→ Given exercise:
Give the data again exactly, from its opening line through the line in which "STONE_DETAIL = 5" appears.

→ Material provided:
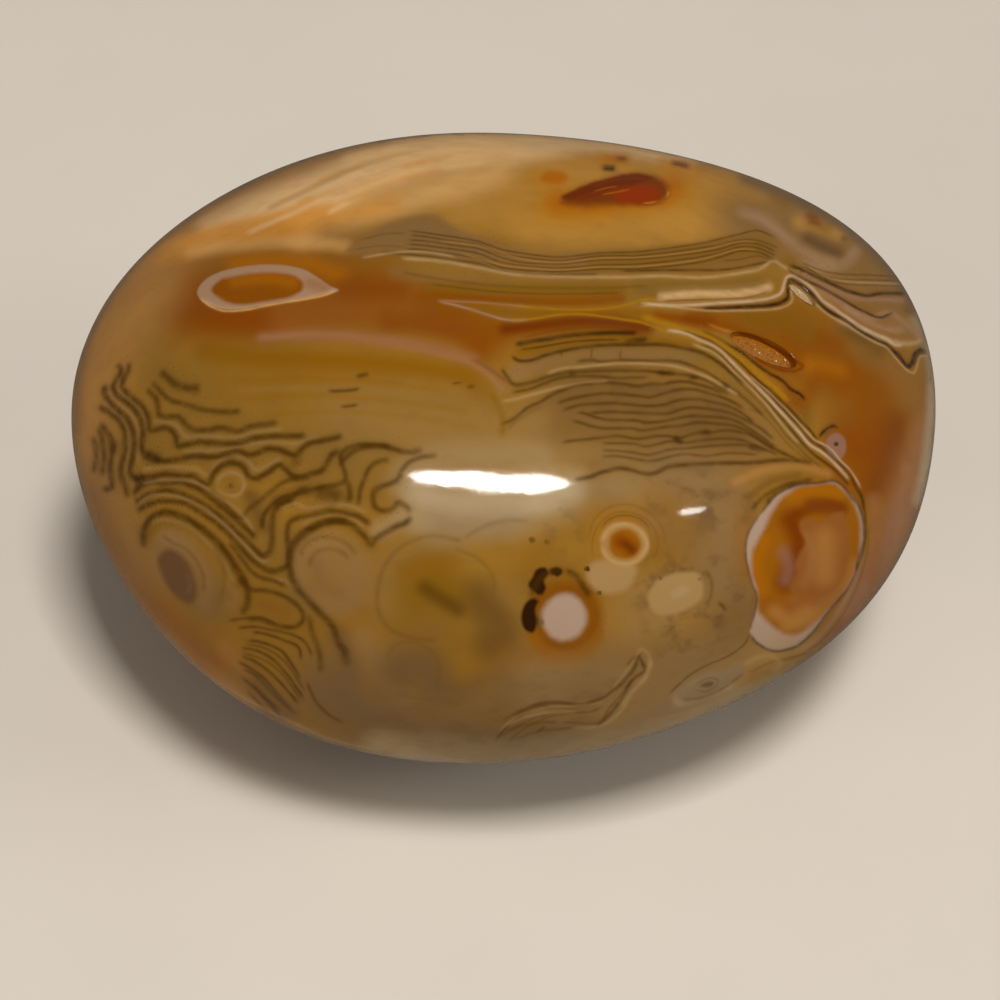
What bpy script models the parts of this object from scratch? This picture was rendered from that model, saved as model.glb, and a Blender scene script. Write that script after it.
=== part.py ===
"""A silk lace agate palm stone: one polished pebble with two small crystal-lined hollows.

Units are metres and +Z is up. The stone lies on its rest facet at z = 0, and the origin is on that
surface, under the middle of the stone's outline. +X runs along its length towards the blunter end.
"""

import math
import random

import bmesh
import bpy
from mathutils import Matrix, Vector
from mathutils.bvhtree import BVHTree

# Size of the finished stone
LENGTH = 0.0620
WIDTH = 0.0515
HEIGHT = 0.0385
REST_CUT = 0.00035  # how much of the belly the rest facet takes off

# Form of the pebble, as shares of its half length, half width or half height
FULLNESS = 0.14  # 0 is an ellipsoid, and more is squarer in the shoulders
BLUNT_END = 0.19  # the +X end is this much wider than an even oval, and the other end narrower
HIGH_END = 0.058  # the same for height
SKEW = 0.058  # the oval leans sideways by this much at its ends
SIDE_BEND = 0.074  # both ends curve towards +Y
RISE = 0.025  # both ends curve upwards

# A worn flat low on the front of the blunt end
FLAT_AZIMUTH = math.radians(-38)
FLAT_ELEVATION = math.radians(-38)
FLAT_SPREAD = math.radians(30)
FLAT_DEPTH = 0.073

STONE_DETAIL = 5  # icosphere subdivisions, 5120 triangles

# Hollows: where they lie seen from above, their size, how far they turn from +X, and the
# icosphere subdivisions of the crystal crust inside
HOLLOWS = {
    "crystal_pocket": {
        "x": 0.0190,
        "y": -0.0053,
        "length": 0.0050,
        "width": 0.0019,
        "depth": 0.0012,
        "turn": math.radians(-3),
        "crystal_detail": 3,
    },
    "quartz_pit": {
        "x": 0.0209,
        "y": 0.0014,
        "length": 0.0024,
        "width": 0.0012,
        "depth": 0.0008,
        "turn": math.radians(-23),
        "crystal_detail": 2,
    },
}
CUTTER_SEGMENTS = 32
CUTTER_RINGS = 16

# Crystal crusts that line the hollows
CRUST_GAP = 0.0002  # clearance to the hollow's wall
CRUST_LEVEL = 0.35  # the crust's top, as a share of the hollow's depth below the stone's skin
CRUST_ROUGHNESS = 0.12  # height of the crystal points, as a share of the depth
CRUST_SEED = 7

AGATE_COLOUR = (0.46, 0.26, 0.08, 1.0)
QUARTZ_COLOUR = (0.62, 0.50, 0.34, 1.0)


def clear_scene():
    for obj in list(bpy.data.objects):
        bpy.data.objects.remove(obj, do_unlink=True)


def collection(name):
    made = bpy.data.collections.new(name)
    bpy.context.scene.collection.children.link(made)
    return made


def material(name, colour, roughness):
    made = bpy.data.materials.new(name)
    made.use_nodes = True
    shader = made.node_tree.nodes["Principled BSDF"]
    shader.inputs["Base Color"].default_value = colour
    shader.inputs["Roughness"].default_value = roughness
    shader.inputs["Metallic"].default_value = 0.0
    return made


def direction(azimuth, elevation):
    return Vector(
        (
            math.cos(elevation) * math.cos(azimuth),
            math.cos(elevation) * math.sin(azimuth),
            math.sin(elevation),
        )
    )


def pebble_point(way):
    """The pebble's surface in one direction from its middle, in half lengths, widths and heights."""
    power = 2 + FULLNESS
    point = way / sum(abs(part) ** power for part in way) ** (1 / power)
    from_flat = way.angle(direction(FLAT_AZIMUTH, FLAT_ELEVATION))
    point *= 1 - FLAT_DEPTH * math.exp(-((from_flat / FLAT_SPREAD) ** 2))
    x, y, z = point
    return Vector(
        (
            x,
            y * (1 + BLUNT_END * x**3) + SKEW * x + SIDE_BEND * x**2,
            z * (1 + HIGH_END * x**3) + RISE * x**2,
        )
    )


def fit_to_size(bm):
    """Scales the pebble to its length, width and height and stands its belly just under z = 0."""
    low = Vector(min(v.co[axis] for v in bm.verts) for axis in range(3))
    high = Vector(max(v.co[axis] for v in bm.verts) for axis in range(3))
    size = Vector((LENGTH, WIDTH, HEIGHT + REST_CUT))
    middle = (low + high) / 2
    for vert in bm.verts:
        for axis in range(3):
            vert.co[axis] = (vert.co[axis] - middle[axis]) * size[axis] / (high - low)[axis]
        vert.co.z += size.z / 2 - REST_CUT


def cut_rest_facet(bm):
    everything = bm.verts[:] + bm.edges[:] + bm.faces[:]
    cut = bmesh.ops.bisect_plane(
        bm, geom=everything, plane_co=(0, 0, 0), plane_no=(0, 0, -1), clear_outer=True
    )
    rim = [item for item in cut["geom_cut"] if isinstance(item, bmesh.types.BMEdge)]
    bmesh.ops.contextual_create(bm, geom=rim)
    for edge in rim:
        edge.smooth = False


def stone_mesh():
    bm = bmesh.new()
    bmesh.ops.create_icosphere(bm, subdivisions=STONE_DETAIL, radius=1.0)
    for vert in bm.verts:
        vert.co = pebble_point(vert.co.normalized())
    fit_to_size(bm)
    cut_rest_facet(bm)
    bmesh.ops.recalc_face_normals(bm, faces=bm.faces)
    return bm


def hollow_frame(surface, hollow):
    """The hollow's own frame: on the stone's skin, X along the hollow and Z out of the stone."""
    above = Vector((hollow["x"], hollow["y"], 2 * HEIGHT))
    place, normal, _, _ = surface.ray_cast(above, Vector((0, 0, -1)))
    along = Vector((math.cos(hollow["turn"]), math.sin(hollow["turn"]), 0))
    across = normal.cross(along).normalized()
    along = across.cross(normal).normalized()
    return Matrix.Translation(place) @ Matrix((along, across, normal)).transposed().to_4x4()


def add_cutter(name, hollow, frame, helpers):
    bm = bmesh.new()
    bmesh.ops.create_uvsphere(bm, u_segments=CUTTER_SEGMENTS, v_segments=CUTTER_RINGS, radius=1.0)
    bmesh.ops.scale(
        bm, vec=(hollow["length"] / 2, hollow["width"] / 2, hollow["depth"]), verts=bm.verts
    )
    mesh = bpy.data.meshes.new(name + "_cutter")
    bm.to_mesh(mesh)
    bm.free()
    cutter = bpy.data.objects.new(name + "_cutter", mesh)
    cutter.matrix_world = frame
    cutter.hide_render = True
    cutter.display_type = "WIRE"
    helpers.objects.link(cutter)
    return cutter


def add_crust(name, hollow, frame, parts, finish, randomness):
    """A bowl of crystals in the hollow: its underside follows the wall and its top is faceted."""
    bm = bmesh.new()
    bmesh.ops.create_icosphere(bm, subdivisions=hollow["crystal_detail"], radius=1.0)
    half = Vector(
        (
            hollow["length"] / 2 - CRUST_GAP,
            hollow["width"] / 2 - CRUST_GAP,
            hollow["depth"] - CRUST_GAP,
        )
    )
    top = -CRUST_LEVEL * hollow["depth"] / half.z
    rim = math.sqrt(1 - top**2)
    for vert in bm.verts:
        way = vert.co.normalized()
        if way.z <= top:
            vert.co = Vector((way.x * half.x, way.y * half.y, way.z * half.z))
            continue
        # Above the rim the ball is pressed flat, and its points are raised and sunk at random
        reach = rim * (1 - way.z) / (1 - top) if way.z < 1 else 0.0
        level = math.hypot(way.x, way.y) or 1.0
        height = top * half.z
        height += randomness.uniform(-1.0, 1.0) * CRUST_ROUGHNESS * hollow["depth"] * (1 - reach**4)
        vert.co = Vector((way.x / level * reach * half.x, way.y / level * reach * half.y, height))
    bmesh.ops.recalc_face_normals(bm, faces=bm.faces)
    mesh = bpy.data.meshes.new(name)
    bm.to_mesh(mesh)
    bm.free()
    mesh.materials.append(finish)
    crust = bpy.data.objects.new(name, mesh)
    crust.matrix_world = frame
    parts.objects.link(crust)
    return crust


def main():
    clear_scene()
    parts = collection("palm_stone")
    helpers = collection("cutters")
    helpers.hide_render = True
    agate = material("polished_agate", AGATE_COLOUR, 0.08)
    quartz = material("quartz_crystals", QUARTZ_COLOUR, 0.25)
    randomness = random.Random(CRUST_SEED)

    bm = stone_mesh()
    surface = BVHTree.FromBMesh(bm)
    mesh = bpy.data.meshes.new("stone")
    bm.to_mesh(mesh)
    bm.free()
    mesh.materials.append(agate)
    mesh.shade_smooth()
    stone = bpy.data.objects.new("stone", mesh)
    parts.objects.link(stone)

    for name, hollow in HOLLOWS.items():
        frame = hollow_frame(surface, hollow)
        cut = stone.modifiers.new(name, "BOOLEAN")
        cut.operation = "DIFFERENCE"
        cut.object = add_cutter(name, hollow, frame, helpers)
        add_crust(name + "_crust", hollow, frame, parts, quartz, randomness)


main()
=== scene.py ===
"""Dresses the silk lace agate palm stone and sets it on a plain studio floor.

Lengths are in metres and +Z is up. The markings are laid out on a drawing that is 1000 units
wide and 1000 high, with y counted downwards. The drawing faces the stone from the side that it is
shown from, and its shapes are carried straight onto the stone's surface, where they are kept as
attributes of the mesh. The materials turn these smooth attributes into sharp lines and patches.
"""

import math
import random

import bmesh
import bpy
import numpy as np
from bpy.props import FloatProperty, FloatVectorProperty, IntProperty, PointerProperty
from mathutils import Matrix, Vector
from mathutils.bvhtree import BVHTree


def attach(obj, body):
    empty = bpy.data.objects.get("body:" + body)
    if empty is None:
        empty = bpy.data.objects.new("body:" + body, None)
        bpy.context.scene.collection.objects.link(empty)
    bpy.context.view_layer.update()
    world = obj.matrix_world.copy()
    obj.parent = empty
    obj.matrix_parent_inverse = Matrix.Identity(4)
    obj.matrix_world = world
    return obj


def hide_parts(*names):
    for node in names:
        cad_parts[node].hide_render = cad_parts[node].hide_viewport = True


bl_info = {
    "name": "Silk Lace Agate Palm Stone",
    "version": (1, 0, 0),
    "blender": (4, 5, 0),
    "location": "3D View > Sidebar > Palm Stone",
    "description": "Builds a polished lace agate palm stone with crystal hollows, and its studio",
    "category": "Object",
}

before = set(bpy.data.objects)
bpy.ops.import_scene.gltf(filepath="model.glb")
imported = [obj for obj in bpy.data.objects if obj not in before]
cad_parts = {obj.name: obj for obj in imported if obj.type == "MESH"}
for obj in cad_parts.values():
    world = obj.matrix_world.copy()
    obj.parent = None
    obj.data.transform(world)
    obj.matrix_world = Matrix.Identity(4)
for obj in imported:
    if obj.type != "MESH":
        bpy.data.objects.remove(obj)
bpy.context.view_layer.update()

# Size and form of the pebble, the same values that the solid model is made from
LENGTH = 0.0620
WIDTH = 0.0515
HEIGHT = 0.0385
REST_CUT = 0.00035
FULLNESS = 0.14
BLUNT_END = 0.19
HIGH_END = 0.058
SKEW = 0.058
SIDE_BEND = 0.074
RISE = 0.025
FLAT_AZIMUTH = math.radians(-38)
FLAT_ELEVATION = math.radians(-38)
FLAT_SPREAD = math.radians(30)
FLAT_DEPTH = 0.073

# Hollows: the middle seen from above, the size, the turn in degrees, and the number of quartz
# points with the seed that sets them out
POCKET = {
    "x": 0.0190,
    "y": -0.0053,
    "length": 0.0050,
    "width": 0.0019,
    "depth": 0.0012,
    "turn": -3,
    "points": 260,
    "seed": 5,
}
PIT = {
    "x": 0.0209,
    "y": 0.0014,
    "length": 0.0024,
    "width": 0.0012,
    "depth": 0.0008,
    "turn": -23,
    "points": 90,
    "seed": 6,
}
CRUST_GAP = 0.00005  # clearance between a crust and the hollow's wall
CRUST_LEVEL = 0.42  # how far down a crust's top lies, as a share of its bowl's depth
POINT_LEAN = 0.45  # how far the quartz points lean, as the spread of their slope

SOLID_DETAIL = 5  # subdivisions of the solid model's skin
CUTTER_SEGMENTS = 48
CUTTER_RINGS = 24
TINY = 1e-9
MILLIMETRES = 1000  # in a metre

# The side that the stone is shown from, and the drawing that faces it
VIEW_AZIMUTH = math.radians(10)
VIEW_ELEVATION = math.radians(42)
VIEW_DISTANCE = 0.220
AIM_RIGHT = 0.0002
AIM_UP = -0.00428
DRAWING_SIZE = 1000
DRAWING_REACH = 3051  # drawing units for a metre's width at a metre's distance
SENSOR = 36.0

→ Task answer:
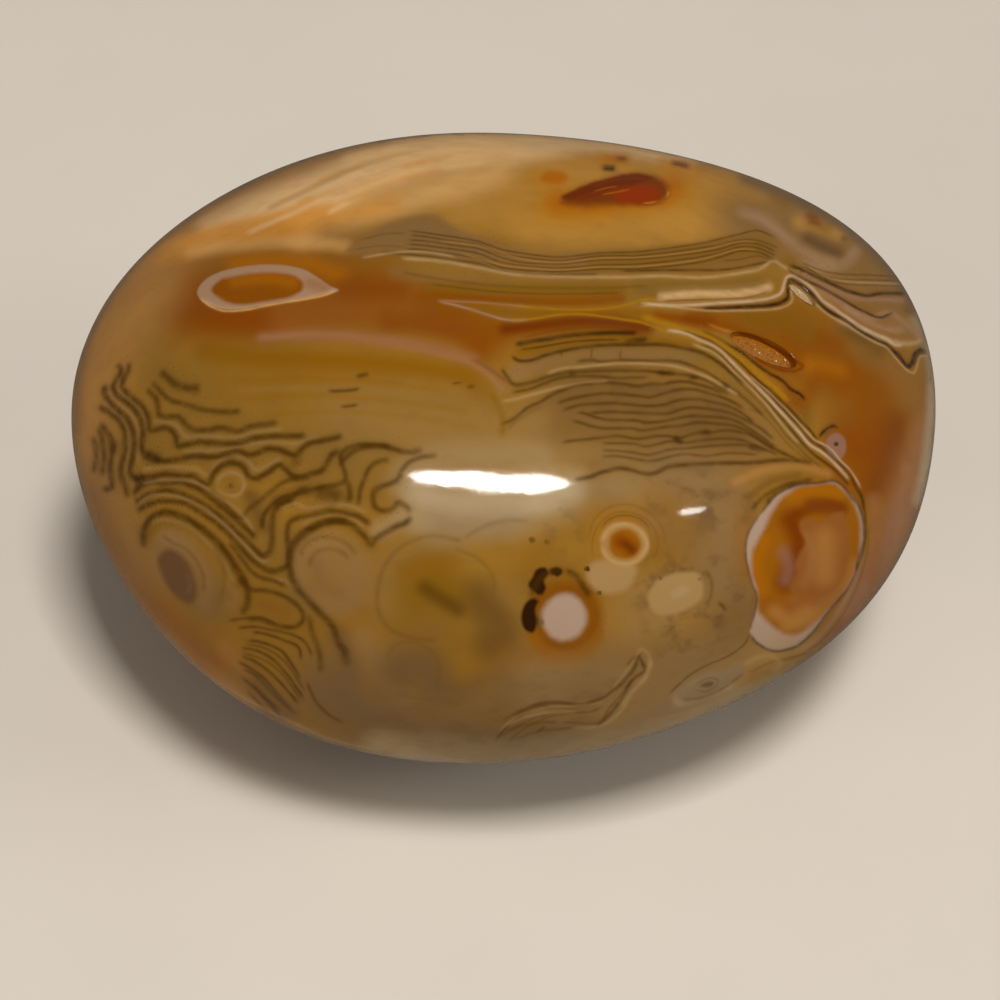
What bpy script models the parts of this object from scratch? This picture was rendered from that model, saved as model.glb, and a Blender scene script. Write that script after it.
=== part.py ===
"""A silk lace agate palm stone: one polished pebble with two small crystal-lined hollows.

Units are metres and +Z is up. The stone lies on its rest facet at z = 0, and the origin is on that
surface, under the middle of the stone's outline. +X runs along its length towards the blunter end.
"""

import math
import random

import bmesh
import bpy
from mathutils import Matrix, Vector
from mathutils.bvhtree import BVHTree

# Size of the finished stone
LENGTH = 0.0620
WIDTH = 0.0515
HEIGHT = 0.0385
REST_CUT = 0.00035  # how much of the belly the rest facet takes off

# Form of the pebble, as shares of its half length, half width or half height
FULLNESS = 0.14  # 0 is an ellipsoid, and more is squarer in the shoulders
BLUNT_END = 0.19  # the +X end is this much wider than an even oval, and the other end narrower
HIGH_END = 0.058  # the same for height
SKEW = 0.058  # the oval leans sideways by this much at its ends
SIDE_BEND = 0.074  # both ends curve towards +Y
RISE = 0.025  # both ends curve upwards

# A worn flat low on the front of the blunt end
FLAT_AZIMUTH = math.radians(-38)
FLAT_ELEVATION = math.radians(-38)
FLAT_SPREAD = math.radians(30)
FLAT_DEPTH = 0.073

STONE_DETAIL = 5  # icosphere subdivisions, 5120 triangles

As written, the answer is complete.